Monday, May 15, 2006

Remember

In his Nobel Prize speech, Elie Wiesel speaks of the paradox between the need to remember versus the necessity to forget. This came to mind when I heard of the death of Daniel Wultz, the 16 year old American tourist who died of wounds he sustained during the Pesach suicide bombing.
I felt pain for his parents and family, for the immeasurable agony they are suffering, and thought of his friends and classmates. Those innocent teenagers, who never thought they would ever undergo an event like this. They are feeling loss, pain, numbness, anger and so many unvoiceable emotions which they are just beginning to process.

I know. I was one of those teens when my classmate and friend, Yael Botwin, was murdered almost 9 years ago in a triple suicide bombing on Ben Yehuda.

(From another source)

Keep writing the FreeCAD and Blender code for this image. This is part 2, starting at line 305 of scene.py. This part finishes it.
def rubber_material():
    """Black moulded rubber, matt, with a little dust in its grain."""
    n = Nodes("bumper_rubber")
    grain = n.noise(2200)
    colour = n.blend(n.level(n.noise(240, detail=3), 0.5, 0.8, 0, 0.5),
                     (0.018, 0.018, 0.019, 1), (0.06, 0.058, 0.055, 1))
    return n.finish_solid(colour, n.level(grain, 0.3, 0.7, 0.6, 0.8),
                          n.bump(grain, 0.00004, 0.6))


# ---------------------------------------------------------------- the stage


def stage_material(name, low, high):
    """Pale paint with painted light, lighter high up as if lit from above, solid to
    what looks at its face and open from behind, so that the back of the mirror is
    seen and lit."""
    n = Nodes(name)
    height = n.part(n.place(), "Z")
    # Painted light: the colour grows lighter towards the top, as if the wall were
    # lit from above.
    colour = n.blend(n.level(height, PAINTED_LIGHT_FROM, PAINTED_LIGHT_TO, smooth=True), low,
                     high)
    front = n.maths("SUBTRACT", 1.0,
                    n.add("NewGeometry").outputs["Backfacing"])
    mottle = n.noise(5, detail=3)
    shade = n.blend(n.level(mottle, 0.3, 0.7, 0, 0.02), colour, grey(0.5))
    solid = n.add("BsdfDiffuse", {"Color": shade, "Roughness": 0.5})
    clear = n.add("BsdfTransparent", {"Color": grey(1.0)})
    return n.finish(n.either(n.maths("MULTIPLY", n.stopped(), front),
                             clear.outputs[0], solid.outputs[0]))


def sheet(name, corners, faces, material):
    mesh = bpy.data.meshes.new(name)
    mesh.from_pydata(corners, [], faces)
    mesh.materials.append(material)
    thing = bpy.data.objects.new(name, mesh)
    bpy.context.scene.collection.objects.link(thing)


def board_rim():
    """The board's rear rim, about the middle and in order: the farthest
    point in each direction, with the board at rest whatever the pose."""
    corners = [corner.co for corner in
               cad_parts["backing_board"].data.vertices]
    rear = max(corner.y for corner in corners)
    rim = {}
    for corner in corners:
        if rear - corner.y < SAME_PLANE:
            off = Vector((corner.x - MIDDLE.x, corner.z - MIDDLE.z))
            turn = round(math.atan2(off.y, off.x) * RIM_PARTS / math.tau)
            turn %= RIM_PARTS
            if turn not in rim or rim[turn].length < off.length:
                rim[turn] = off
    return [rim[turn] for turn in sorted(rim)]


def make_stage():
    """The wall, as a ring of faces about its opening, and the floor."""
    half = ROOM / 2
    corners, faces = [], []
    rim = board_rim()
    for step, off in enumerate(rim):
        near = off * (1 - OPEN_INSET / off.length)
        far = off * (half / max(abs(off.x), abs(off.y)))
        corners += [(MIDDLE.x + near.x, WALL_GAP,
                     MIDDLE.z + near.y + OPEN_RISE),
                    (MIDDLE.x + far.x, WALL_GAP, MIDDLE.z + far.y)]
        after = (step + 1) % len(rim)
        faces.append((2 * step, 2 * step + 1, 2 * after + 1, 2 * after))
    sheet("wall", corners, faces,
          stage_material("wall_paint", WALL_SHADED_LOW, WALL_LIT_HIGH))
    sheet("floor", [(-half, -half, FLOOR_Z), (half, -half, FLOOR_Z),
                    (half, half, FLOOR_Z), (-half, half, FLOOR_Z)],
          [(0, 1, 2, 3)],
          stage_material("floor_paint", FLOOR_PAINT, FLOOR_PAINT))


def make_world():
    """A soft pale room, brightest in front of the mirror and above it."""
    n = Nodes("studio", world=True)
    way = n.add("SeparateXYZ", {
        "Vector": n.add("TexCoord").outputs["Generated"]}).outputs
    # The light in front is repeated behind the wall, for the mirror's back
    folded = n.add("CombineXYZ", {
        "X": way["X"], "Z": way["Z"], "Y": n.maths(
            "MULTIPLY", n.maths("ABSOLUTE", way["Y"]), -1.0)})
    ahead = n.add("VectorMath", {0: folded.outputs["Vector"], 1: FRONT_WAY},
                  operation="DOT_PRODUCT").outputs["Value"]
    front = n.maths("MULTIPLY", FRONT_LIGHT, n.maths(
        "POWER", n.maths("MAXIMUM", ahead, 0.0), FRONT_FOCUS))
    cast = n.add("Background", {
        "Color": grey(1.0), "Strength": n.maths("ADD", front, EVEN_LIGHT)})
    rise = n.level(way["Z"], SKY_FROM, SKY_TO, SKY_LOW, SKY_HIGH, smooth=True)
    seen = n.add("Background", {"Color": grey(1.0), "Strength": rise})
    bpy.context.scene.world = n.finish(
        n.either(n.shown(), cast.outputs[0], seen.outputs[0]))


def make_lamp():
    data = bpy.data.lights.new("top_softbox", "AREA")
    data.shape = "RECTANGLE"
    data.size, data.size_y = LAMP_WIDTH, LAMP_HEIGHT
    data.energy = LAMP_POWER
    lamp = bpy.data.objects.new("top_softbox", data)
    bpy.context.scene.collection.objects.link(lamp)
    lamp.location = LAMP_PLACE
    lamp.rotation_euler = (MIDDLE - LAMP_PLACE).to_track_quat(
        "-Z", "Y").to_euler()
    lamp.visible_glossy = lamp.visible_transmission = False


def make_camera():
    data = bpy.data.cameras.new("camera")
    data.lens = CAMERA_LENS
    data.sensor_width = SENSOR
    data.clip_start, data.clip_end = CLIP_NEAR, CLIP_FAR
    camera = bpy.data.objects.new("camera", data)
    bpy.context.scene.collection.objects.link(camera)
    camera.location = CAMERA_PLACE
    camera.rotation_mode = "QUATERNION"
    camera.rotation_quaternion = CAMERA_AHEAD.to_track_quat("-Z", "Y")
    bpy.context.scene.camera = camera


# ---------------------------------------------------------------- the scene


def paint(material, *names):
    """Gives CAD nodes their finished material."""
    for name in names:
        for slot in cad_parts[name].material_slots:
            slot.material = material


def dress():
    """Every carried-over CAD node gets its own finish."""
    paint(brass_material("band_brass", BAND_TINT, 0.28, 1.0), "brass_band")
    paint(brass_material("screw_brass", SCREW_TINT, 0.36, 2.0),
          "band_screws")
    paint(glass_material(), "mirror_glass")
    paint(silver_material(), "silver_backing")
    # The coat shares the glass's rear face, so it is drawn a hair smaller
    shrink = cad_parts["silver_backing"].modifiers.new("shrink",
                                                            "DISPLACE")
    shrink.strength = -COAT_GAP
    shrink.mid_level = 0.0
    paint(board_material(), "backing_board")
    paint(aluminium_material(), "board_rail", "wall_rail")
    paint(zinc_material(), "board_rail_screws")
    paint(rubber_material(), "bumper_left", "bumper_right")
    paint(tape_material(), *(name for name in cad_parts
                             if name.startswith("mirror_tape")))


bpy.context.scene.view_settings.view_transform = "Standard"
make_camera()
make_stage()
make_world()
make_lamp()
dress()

September 1st, 1997, I began 9th grade at a high school in the center of Jerusalem, a 2 minute walk away from Ben Yehuda. On September 4th, I was one of the last people to speak to Yael before she was murdered. I had planned to go to a Ben Yehuda cafe with friends when class let out at 2:30, but they had to go home. So I decided to go by myself, and read a book over a cup of hot chocolate, until I discovered that I had forgotten my book. I always had a book with me, it was extremely rare for me to leave the house without one. So I cut short the conversation I was having with Yael, and began to race for the bus stop. As I ran up the hill, there were three enormous bands, which shattered the car windows around me and reverberated throughout my being. I, in my innocence, thought it was a sonic boom. The time was 3:05. I had told my mother that I would be on a 4:00 bus. I got to the bus stop and the screaming and crying began. My bus had been passing Ben Yehuda as the bombs went off, and thus wasn't held up by police. I sat there numbly, as one of the passengers explained in broken English what was going on. I tried to call home one someone's cell phone, but the lines were jammed.

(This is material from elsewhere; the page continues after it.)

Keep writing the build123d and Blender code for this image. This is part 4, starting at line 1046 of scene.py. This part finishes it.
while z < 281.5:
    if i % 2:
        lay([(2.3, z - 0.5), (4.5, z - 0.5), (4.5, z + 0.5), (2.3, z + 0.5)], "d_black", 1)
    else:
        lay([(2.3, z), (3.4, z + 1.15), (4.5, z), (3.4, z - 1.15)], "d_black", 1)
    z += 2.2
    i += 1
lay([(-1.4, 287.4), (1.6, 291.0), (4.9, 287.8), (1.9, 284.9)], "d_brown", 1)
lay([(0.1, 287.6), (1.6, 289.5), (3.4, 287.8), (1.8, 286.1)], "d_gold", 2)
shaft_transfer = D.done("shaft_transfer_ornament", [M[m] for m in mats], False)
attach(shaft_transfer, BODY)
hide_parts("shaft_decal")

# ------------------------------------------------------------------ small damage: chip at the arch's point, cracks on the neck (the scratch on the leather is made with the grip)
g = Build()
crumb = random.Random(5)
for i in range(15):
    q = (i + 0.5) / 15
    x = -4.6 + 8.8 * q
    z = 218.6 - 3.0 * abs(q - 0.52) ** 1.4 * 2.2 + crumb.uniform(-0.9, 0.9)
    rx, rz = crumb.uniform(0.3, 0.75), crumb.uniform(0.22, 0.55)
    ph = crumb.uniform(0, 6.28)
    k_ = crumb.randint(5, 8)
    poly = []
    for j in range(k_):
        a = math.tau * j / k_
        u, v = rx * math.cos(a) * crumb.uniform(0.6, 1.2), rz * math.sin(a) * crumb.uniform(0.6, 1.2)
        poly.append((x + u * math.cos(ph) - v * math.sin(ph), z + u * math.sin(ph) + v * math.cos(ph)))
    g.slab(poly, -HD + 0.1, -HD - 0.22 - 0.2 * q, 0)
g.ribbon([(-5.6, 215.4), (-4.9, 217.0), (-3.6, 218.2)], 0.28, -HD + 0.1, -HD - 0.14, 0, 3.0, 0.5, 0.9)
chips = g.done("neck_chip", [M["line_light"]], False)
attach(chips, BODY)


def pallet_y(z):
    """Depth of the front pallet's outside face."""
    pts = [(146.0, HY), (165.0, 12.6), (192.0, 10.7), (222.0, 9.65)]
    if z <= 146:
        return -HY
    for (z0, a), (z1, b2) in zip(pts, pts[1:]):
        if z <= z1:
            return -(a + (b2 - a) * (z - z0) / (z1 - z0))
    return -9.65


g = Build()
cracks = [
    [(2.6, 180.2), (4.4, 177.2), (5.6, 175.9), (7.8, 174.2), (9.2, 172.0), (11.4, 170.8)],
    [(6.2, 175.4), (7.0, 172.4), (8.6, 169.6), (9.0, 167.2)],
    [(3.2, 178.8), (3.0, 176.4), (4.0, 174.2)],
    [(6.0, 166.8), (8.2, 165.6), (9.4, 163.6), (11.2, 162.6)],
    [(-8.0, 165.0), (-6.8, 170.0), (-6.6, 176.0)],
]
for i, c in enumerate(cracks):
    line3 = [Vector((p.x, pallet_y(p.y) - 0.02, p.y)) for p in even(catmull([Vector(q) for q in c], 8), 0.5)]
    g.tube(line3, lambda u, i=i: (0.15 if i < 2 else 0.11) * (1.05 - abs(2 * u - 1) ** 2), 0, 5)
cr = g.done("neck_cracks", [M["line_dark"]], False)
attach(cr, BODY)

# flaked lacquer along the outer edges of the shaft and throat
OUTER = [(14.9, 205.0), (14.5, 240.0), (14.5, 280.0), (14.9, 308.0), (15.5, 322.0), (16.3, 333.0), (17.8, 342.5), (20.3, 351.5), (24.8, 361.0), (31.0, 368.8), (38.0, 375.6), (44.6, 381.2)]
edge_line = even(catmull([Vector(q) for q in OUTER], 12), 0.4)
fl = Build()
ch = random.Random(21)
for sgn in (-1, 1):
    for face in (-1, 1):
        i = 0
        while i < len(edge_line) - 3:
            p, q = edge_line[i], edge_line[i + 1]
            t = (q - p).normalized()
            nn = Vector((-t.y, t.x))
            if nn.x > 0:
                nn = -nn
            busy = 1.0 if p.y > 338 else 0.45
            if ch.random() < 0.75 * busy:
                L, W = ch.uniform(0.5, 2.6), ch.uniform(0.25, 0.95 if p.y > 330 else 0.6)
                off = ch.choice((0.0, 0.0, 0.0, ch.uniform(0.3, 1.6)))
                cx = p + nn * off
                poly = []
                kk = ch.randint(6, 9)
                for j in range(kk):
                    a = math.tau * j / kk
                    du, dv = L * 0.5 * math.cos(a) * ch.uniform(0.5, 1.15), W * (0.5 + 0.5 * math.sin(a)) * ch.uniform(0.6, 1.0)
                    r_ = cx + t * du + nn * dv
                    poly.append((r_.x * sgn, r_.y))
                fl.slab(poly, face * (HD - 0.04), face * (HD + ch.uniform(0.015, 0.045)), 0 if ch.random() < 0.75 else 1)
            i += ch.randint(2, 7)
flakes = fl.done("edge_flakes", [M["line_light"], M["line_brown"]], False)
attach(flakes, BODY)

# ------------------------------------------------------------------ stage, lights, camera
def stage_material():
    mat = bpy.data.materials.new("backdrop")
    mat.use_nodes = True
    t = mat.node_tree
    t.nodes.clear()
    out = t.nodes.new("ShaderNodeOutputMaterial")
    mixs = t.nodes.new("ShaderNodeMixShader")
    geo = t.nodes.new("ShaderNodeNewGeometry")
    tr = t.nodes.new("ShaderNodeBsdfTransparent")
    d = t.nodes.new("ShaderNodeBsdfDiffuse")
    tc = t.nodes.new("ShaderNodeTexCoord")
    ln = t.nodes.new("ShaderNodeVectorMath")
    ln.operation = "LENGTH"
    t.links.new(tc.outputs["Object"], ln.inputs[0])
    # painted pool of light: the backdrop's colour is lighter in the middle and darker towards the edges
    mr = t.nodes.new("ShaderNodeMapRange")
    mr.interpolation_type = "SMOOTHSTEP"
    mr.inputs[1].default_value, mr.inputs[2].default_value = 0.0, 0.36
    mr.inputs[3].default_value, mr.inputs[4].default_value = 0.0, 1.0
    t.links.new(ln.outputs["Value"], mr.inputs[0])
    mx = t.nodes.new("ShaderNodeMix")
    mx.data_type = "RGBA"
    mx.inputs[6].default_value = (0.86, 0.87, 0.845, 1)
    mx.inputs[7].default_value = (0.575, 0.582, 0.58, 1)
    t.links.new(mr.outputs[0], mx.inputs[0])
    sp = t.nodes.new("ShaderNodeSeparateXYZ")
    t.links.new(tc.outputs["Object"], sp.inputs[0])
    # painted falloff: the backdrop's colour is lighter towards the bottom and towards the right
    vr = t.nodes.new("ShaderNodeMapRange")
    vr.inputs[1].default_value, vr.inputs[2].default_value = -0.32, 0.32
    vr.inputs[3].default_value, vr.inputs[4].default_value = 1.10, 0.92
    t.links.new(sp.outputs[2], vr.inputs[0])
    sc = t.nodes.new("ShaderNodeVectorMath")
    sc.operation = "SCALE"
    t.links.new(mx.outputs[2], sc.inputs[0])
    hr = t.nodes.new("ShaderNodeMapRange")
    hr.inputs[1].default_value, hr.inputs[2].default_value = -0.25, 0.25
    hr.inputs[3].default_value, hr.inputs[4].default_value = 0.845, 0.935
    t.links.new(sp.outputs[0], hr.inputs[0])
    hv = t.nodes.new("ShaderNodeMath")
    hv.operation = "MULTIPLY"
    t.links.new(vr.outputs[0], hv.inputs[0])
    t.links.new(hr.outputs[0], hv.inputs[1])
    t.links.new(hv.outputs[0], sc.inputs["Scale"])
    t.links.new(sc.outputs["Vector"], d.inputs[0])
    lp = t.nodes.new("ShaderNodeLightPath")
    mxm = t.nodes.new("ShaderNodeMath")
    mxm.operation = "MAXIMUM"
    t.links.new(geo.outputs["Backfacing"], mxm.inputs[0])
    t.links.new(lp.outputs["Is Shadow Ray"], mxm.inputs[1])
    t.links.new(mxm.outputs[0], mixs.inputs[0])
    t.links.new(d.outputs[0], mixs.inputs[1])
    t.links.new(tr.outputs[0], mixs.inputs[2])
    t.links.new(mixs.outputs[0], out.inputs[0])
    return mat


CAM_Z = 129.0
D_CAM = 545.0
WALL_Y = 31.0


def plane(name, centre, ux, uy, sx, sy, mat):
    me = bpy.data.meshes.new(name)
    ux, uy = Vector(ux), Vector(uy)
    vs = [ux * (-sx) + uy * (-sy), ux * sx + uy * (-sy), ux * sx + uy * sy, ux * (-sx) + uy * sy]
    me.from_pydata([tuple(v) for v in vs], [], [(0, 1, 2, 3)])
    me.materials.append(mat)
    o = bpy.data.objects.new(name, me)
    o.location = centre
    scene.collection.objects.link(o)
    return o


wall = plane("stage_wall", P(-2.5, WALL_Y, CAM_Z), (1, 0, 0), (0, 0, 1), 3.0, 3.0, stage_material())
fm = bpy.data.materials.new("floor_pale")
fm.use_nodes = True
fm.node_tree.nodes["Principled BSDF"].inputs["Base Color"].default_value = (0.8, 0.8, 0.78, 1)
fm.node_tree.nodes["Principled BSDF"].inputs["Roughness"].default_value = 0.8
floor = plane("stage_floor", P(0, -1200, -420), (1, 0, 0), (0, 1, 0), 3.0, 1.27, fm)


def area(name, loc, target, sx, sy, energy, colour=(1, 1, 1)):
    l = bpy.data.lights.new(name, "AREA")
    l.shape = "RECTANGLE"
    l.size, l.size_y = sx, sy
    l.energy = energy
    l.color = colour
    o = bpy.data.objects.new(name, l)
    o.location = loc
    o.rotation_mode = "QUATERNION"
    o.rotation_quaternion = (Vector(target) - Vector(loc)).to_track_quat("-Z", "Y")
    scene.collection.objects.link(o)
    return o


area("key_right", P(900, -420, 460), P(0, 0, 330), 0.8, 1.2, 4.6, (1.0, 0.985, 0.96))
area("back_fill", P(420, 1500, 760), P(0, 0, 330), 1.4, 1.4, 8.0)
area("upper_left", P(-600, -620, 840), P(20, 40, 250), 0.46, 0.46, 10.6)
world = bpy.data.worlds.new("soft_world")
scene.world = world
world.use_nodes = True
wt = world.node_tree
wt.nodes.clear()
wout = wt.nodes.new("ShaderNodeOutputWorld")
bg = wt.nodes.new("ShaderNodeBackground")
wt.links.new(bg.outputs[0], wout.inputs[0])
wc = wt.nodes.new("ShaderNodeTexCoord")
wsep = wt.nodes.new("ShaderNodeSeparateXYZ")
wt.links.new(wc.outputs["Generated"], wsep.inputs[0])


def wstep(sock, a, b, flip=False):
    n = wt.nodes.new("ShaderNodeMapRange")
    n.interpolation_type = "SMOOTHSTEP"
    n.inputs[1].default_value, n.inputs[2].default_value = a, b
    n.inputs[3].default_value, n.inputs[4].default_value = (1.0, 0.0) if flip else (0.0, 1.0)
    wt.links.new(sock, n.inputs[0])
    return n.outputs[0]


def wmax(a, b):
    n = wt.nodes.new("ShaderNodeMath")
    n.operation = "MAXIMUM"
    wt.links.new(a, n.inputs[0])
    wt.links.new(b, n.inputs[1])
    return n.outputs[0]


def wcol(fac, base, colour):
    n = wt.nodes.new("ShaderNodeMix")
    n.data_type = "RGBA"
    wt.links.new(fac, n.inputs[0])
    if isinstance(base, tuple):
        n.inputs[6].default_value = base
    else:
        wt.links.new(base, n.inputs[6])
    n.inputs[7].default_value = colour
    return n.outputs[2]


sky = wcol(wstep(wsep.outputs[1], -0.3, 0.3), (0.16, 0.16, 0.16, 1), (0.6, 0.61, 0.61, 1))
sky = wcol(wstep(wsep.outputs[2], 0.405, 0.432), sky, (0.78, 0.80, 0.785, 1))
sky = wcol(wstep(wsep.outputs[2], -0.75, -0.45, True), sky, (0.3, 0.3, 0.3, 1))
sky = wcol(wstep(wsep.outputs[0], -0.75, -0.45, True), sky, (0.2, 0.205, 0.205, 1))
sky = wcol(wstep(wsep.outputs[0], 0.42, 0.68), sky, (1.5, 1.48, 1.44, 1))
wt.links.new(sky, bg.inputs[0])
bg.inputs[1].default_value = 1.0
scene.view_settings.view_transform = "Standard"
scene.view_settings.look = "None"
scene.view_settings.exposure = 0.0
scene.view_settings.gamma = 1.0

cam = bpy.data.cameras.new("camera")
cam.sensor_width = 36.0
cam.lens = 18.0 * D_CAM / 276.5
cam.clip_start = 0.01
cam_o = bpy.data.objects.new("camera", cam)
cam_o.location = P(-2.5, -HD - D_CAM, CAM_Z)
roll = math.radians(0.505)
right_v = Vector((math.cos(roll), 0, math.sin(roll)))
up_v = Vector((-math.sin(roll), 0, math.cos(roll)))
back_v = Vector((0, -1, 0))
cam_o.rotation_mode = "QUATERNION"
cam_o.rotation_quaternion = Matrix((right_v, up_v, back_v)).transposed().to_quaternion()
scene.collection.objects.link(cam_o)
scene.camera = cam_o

When I got off the bus half an hour later, my mother was waiting for me. A friend of hers had seen me as she got off a few bus stops earlier, and called my mother, who had been sure I was dead or wounded. We called my father (who was in the States on business) and grandparents to let them know I was ok. At 9PM, a classmate called, crying hysterically. It was then I learned that Yael had been murdered. My mind frantically raced, trying to recall which one she was, out of the 6o girls I had met in my first 4 days of high school.

The next day, my school was prepared with a commemorative banner with her name and picture, a psychologist and transportation to the funeral. When I walked in and say Yael's picture, I realized it was my new friend, the slight, brown-haired and soft-spoken girl with the gentle smile, whom I had broken off a conversation with just the day before. I sat crying in my classroom, being comforted by two classmates. One of them asked, "Is this your first one(suicide bombing)?" In response to my silent nod, she sadly smile and said, "Don't worry, you'll get used to it." That, out of the mouth of a 14 year old. I remember frantically thinking that I couldn't and would not ever get used to it.

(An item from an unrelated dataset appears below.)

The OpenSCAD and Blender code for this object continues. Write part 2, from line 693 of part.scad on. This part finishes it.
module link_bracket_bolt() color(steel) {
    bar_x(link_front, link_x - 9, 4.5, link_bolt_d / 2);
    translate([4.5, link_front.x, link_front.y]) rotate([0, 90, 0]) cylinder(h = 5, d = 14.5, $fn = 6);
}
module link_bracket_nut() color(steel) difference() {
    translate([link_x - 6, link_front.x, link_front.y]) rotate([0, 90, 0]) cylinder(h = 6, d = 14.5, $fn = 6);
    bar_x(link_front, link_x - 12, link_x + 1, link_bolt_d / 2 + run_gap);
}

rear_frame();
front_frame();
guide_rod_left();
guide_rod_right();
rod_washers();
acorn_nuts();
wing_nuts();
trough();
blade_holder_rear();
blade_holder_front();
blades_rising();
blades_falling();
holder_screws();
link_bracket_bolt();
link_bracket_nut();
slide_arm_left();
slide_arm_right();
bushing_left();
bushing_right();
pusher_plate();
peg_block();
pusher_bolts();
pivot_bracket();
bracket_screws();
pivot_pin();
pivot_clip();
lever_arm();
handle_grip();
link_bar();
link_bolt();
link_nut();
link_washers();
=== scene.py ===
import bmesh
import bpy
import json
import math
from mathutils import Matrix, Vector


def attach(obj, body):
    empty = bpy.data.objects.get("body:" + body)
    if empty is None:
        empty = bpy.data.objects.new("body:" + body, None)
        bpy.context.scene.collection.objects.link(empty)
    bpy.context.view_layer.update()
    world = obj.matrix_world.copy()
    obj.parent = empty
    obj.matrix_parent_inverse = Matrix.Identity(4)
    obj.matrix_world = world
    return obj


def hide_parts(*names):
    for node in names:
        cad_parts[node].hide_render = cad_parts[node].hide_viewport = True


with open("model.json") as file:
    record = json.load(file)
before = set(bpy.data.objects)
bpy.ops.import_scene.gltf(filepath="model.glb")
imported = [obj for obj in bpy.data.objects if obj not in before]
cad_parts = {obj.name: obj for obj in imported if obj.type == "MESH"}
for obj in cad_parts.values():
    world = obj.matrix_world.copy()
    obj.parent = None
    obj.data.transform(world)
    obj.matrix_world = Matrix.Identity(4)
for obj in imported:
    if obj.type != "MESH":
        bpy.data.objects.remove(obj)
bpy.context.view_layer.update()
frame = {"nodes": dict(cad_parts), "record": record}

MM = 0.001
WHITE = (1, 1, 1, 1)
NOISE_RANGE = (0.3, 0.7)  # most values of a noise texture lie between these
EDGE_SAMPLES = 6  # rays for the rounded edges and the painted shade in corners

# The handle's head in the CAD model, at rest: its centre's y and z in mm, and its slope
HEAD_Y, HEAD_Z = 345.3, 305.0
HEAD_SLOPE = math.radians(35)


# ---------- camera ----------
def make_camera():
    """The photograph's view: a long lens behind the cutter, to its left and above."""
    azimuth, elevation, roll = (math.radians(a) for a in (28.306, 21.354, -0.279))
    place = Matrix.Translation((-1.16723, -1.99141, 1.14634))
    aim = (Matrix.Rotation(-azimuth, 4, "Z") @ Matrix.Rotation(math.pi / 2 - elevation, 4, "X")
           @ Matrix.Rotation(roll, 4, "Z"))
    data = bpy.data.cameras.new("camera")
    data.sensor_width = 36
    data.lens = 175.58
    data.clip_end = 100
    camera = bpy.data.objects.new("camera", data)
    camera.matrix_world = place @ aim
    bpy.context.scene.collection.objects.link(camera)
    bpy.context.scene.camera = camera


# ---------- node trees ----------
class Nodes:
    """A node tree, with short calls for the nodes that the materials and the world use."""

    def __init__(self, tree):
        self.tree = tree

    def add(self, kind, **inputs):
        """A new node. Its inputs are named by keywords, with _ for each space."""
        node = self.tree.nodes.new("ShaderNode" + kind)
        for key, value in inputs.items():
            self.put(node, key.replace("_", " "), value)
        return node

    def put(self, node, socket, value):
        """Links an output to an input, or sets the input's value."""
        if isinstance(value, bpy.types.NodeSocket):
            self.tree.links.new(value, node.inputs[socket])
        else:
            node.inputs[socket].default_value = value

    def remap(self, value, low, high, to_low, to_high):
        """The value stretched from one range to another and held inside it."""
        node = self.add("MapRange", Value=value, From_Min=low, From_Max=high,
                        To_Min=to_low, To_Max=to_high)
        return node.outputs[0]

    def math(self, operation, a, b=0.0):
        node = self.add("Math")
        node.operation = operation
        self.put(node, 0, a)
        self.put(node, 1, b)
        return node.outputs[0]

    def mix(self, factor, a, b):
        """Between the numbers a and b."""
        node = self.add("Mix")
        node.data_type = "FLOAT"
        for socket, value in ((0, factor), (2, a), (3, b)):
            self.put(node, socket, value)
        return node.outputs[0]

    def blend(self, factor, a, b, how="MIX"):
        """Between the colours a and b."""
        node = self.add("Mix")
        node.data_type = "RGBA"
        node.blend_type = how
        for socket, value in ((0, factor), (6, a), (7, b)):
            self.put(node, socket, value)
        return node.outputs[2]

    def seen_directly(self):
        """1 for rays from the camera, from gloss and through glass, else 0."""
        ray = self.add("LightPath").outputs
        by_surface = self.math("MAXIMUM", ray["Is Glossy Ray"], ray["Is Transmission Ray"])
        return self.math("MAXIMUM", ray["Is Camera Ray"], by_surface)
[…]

I fell into a lethargic depression, telling my parents that it was my fault she had been killed. If I had spoken to her for even one more moment, not broken off our conversation, she would still be alive. It was my fault. My parents sent me to counselling, unable to convince me that I had nothing to do with it, that I couldn't have known, and that it was not my fault.

A few days after the funeral, a few of us went to Ben Yehuda to the site where she had died and lit a Yizkor candle, left letters and cried. All this in my first week of high school, less than a month after I had made aliyah.

A month later, I began an ulpan for teenagers. On my first day, I got lost and asked a woman passing by for help. It turned out to be Yael's mother, walking her little sister to school, which was right next to the ulpan. I couldn't get the words out, couldn't say that I had known her daughter, as I still was firmly convinced of my guilt.

This September will mark 9 years. In those 9 years, I've graduated from high school and university, studied at yeshiva, done sheirut leumi and gotten married to a wonderful man. I still think of Yael, as I began lighting a second candle on Friday nights in addition to the one I already lit, for Yael and my NCSY youth group counsellor Rafi Estrin, who died a week after Yael from Cystic Fibrosis. I light for my friends who will never have the chance to light. Over the years, I've added more names to my second candle, and it has taken on even more meaning once I married, and that candle came to represent my partner as well.

I pray for Daniel's friends and classmates, for his family. This sort of death tears you apart and never leaves you. You learn to push it into a corner in your mind, but it crops up when you least expect it, tearing at your heart, and catching in your throat. It will forever change the 16 year olds who were part of Daniel's life, perhaps even more so than my short relationship with Yael changed me.

For at 14, I had lost the innocence of immortality. I have never forgotten how precious life is, and how quickly it can be taken away.

1 Comments:

Anonymous Anonymous said...

Thank you for remembering Rafi. He is my son. We too miss him, and are working for the day when we will all be reunited once again through Moshiach! In the meantime, please keep lighting your candle and performing acts of goodness and kindness (as well as Torah and Mitzvos); and, hopefully, the process of Moshiach's revelation will go that much faster.